• Police: Heroin Sales In Atlanta Going To Suburbs

    ATLANTA,None - Atlanta police said they have noticed an uptick of heroin sales on city streets.

    Drug investigators said one reason for the increase is that the addictive drug is cheaper than the street price of powerful pain killers like Oxycontin.

    But Channel 2 Action News has learned that dope dealers are getting more new customers from suburban metro high schools.

    Channel 2 Action News reporter Tom Regan began digging into the story after a Roswell drug treatment counselor told a Channel 2 producer that some of his young patients, including high school students, bought heroin off the street in an Atlanta neighborhood known as "The Bluffs."

    The neighborhood is located near the intersection of North Avenue and Northside Drive.

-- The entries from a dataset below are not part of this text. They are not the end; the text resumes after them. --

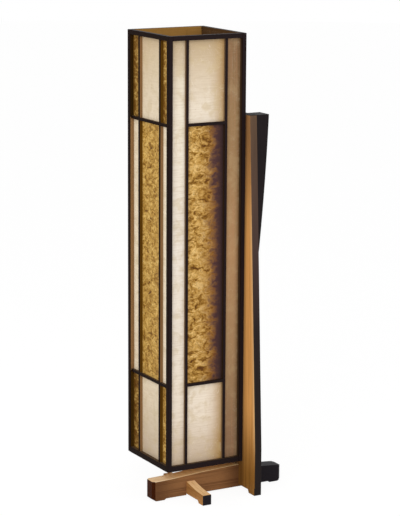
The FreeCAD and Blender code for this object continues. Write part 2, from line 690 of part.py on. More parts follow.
def screws(label, spots, tip, head, outward):
    # screws along X, from their tips to the face that their heads are flush with
    body = new_body(label)
    neck = "(" + head + (" - " if outward else " + ") + "screw_head_height)"
    length = "(" + neck + " - (" + tip + "))" if outward else "(" + tip + " - " + neck + ")"
    shanks = new_sketch(body, "shanks", "YZ_Plane", tip)
    heads = new_sketch(body, "heads", "YZ_Plane", neck)
    for y, z in spots:
        circle(shanks, y, z, "screw_shank / 2")
        circle(heads, y, z, "screw_head / 2")
    pad(body, shanks, length, back=not outward)
    pad(body, heads, "screw_head_height", back=not outward)
    for wide, high in (("driver_width", "driver_slot"), ("driver_slot", "driver_width")):
        slot = new_sketch(body, wide, "YZ_Plane", head)
        for y, z in spots:
            rectangle(slot, y + " - " + wide + " / 2", y + " + " + wide + " / 2",
                      z + " - " + high + " / 2", z + " + " + high + " / 2")
        pocket(body, slot, "driver_depth", back=not outward)
    place(body, "post_place", BASE_Y, "0")


def screw_holes(body, name, role, face, spots, depth, back=False):
    holes = new_sketch(body, name, role, face)
    for across, high in spots:
        circle(holes, across, high, "(screw_shank + screw_play) / 2")
    pocket(body, holes, depth, back=back)


def head_holes(body, name, face, spots, back=False):
    # flat-bottomed holes that the screw heads sit in, flush with the board
    holes = new_sketch(body, name, "YZ_Plane", face)
    for y, z in spots:
        circle(holes, y, z, "(screw_head + screw_play) / 2")
    pocket(body, holes, "screw_head_height", back=back)


for corner in range(4):
    corner_stick(corner)
for side in range(4):
    top_rail(side)
    bottom_rail(side)
    muntins(side)
    bars(side)
    paper(side)
bottom_board()
long_beam()
cross_arm()
post_board()
post_wing()
lamp_pole()
pole_flange()
flange_screws()
lower_bracket()
for name, x, seat in (("upper", POLE_X, POLE_TOP), ("lower", LOW_X, LOW_SEAT)):
    lamp_holder(name, x, seat)
    bulb(name, x, seat)
cord_bush()
terminal_block()
screws("lantern_screws", LANTERN_SPOTS, "-screw_bite", "post_thickness", outward=True)
screws("wing_screws", WING_SPOTS, "(post_thickness + wing_screw_bite)", "0", outward=False)

doc.recompute()
for item in doc.Objects:
    if "Invalid" in item.State or "Error" in item.State:
        raise RuntimeError("failed: " + item.Label + " " + str(item.State))
for body in kept:
    if body.Shape.isNull() or not body.Shape.isValid():
        raise RuntimeError("bad shape: " + body.Label)
for body in kept:
    body.Shape.exportStep("parts/" + body.Label + ".step")
    print(body.Label, len(body.Shape.Solids), round(body.Shape.Volume))
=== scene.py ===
import math
import bmesh
import bpy
from mathutils import Euler, Matrix, Vector


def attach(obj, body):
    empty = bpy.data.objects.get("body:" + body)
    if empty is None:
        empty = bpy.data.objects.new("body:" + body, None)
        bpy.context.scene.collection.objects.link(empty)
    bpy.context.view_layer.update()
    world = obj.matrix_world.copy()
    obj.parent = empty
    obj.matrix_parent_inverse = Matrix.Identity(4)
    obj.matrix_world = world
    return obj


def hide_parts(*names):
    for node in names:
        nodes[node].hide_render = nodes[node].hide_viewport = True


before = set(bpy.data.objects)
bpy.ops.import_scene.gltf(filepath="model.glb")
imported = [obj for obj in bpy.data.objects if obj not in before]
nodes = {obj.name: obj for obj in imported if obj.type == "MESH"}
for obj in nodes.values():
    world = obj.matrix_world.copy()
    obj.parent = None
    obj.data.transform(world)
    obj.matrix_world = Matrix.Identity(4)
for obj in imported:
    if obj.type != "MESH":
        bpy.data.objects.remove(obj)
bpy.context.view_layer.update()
bpy.context.scene.view_settings.view_transform = "Standard"
print("frame loaded:", len(nodes), "nodes")

# Where the lantern stands in the shared frame, in metres.
lantern = {
    "axisX": -0.0495, "axisY": 0.0345,      # the upright line through its middle
    "foot": 0.080, "top": 1.214,            # heights of its lower and upper ends
    "lowBar": 0.307, "highBar": 0.987,      # heights of the bars that part the three rows of cells
    "muntin": 0.0565,      # from the middle of a face to where its columns of sheets meet, behind a muntin
}
sides = ["front", "right", "back", "left"]
turned = 0.5      # a face looks a certain way when its normal has more than this share that way


def paint(colour):
    # a screen colour, three parts of 0 to 255, as the linear values that a shader wants; anything
    # else, such as a value from a node or a colour that is linear already, stays as it is
    if not isinstance(colour, tuple) or len(colour) != 3:
        return colour
    parts = [part / 255 for part in colour]
    linear = [part / 12.92 if part <= 0.04045 else ((part + 0.055) / 1.055) ** 2.4 for part in parts]
    return (*linear, 1.0)


def drawnOut(axis, share):
    # scales that draw a pattern out along one axis
    return [share if name == axis else 1.0 for name in "xyz"]


class Signal:
    # a value on its way through the nodes of a finish, so that shader maths reads as sums
    def __init__(self, finish, socket):
        self.finish = finish
        self.socket = socket

    def maths(self, operation, first, second=None):
        return self.finish.node("ShaderNodeMath", {"operation": operation}, {0: first, 1: second})

    def __add__(self, other):
        return self.maths("ADD", self, other)

    __radd__ = __add__

    def __sub__(self, other):
        return self.maths("SUBTRACT", self, other)

    def __rsub__(self, other):
        return self.maths("SUBTRACT", other, self)

    def __mul__(self, other):
        return self.maths("MULTIPLY", self, other)

    __rmul__ = __mul__

    def __truediv__(self, other):
        return self.maths("DIVIDE", self, other)

    def __rtruediv__(self, other):
        return self.maths("DIVIDE", other, self)

    def __pow__(self, other):
        return self.maths("POWER", self, other)

    def __gt__(self, other):
        return self.maths("GREATER_THAN", self, other)

    def __lt__(self, other):
        return self.maths("LESS_THAN", self, other)

    def __abs__(self):
        return self.maths("ABSOLUTE", self)

    def fraction(self):
        return self.maths("FRACT", self)

    def most(self, other):
        return self.maths("MAXIMUM", self, other)

    def sway(self, reach):
        # a noise, which keeps near a half, as a change to either side of nothing
        return (self - 0.5) * reach


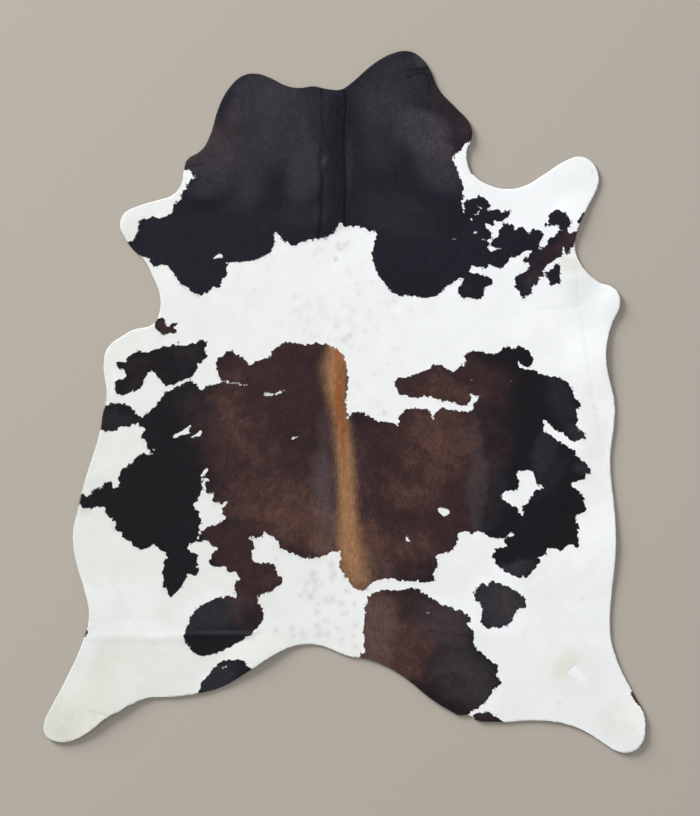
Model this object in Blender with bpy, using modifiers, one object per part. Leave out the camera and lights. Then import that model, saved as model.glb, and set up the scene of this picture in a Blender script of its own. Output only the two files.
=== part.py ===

    WEB EXTRA: Recovering Heroin Addict Speaks Out

    "These are kids from upper and middle class suburbs who know ‘I can go down there and get heroin,' said Dr. Robert Margolis.

    "We've had kids go down there that have been involved in shootings. They have no idea of what they're getting into. Then they find out their ‘buddy‘ at The Bluffs has no qualms of beating them up or mugging them or whatever."

    Regan visited Narconon, a drug counseling facility in Norcross. He sat down for an interview with "Brian", a 21-year-old recovering heroin addict.

    Brian told Regan that he knows friends from high schools in Gwinnett County who have purchased heroin in Atlanta.

    "I went down to The Bluffs. The first street I went down, someone flagged me down and it took like two minutes to get heroin once I got down there."

    Regan: Aren't you and other kids worried about the danger?

    "People who use drugs really don't worry about the danger. It controls your life," said Brian.

    Brian said he began snorting heroin and then started shooting it. At the height of his addiction, he was spending $200 a day on the drug. He told Regan that he knows four friends from another state who died after overdosing on heroin. He said young people abusing pain killers are most at risk of trying heroin and becoming addicted.

    "Kids are doing painkillers, and after a while, that's not working and you want to find something more powerful. That's heroin."

    A drug counselor at Narconon told Regan that heroin is relatively cheap and easily obtained in Atlanta because the metro area is a way station for Mexican cartels distributing the drug throughout the southeast and eventually to northern states.

    Margolis advises parents not to discount the possibility that their children may try the potentially deadly drug.

    "They think it's the same thing as a pain killer, another opiate," said Margolis. "But they're in a whole new universe."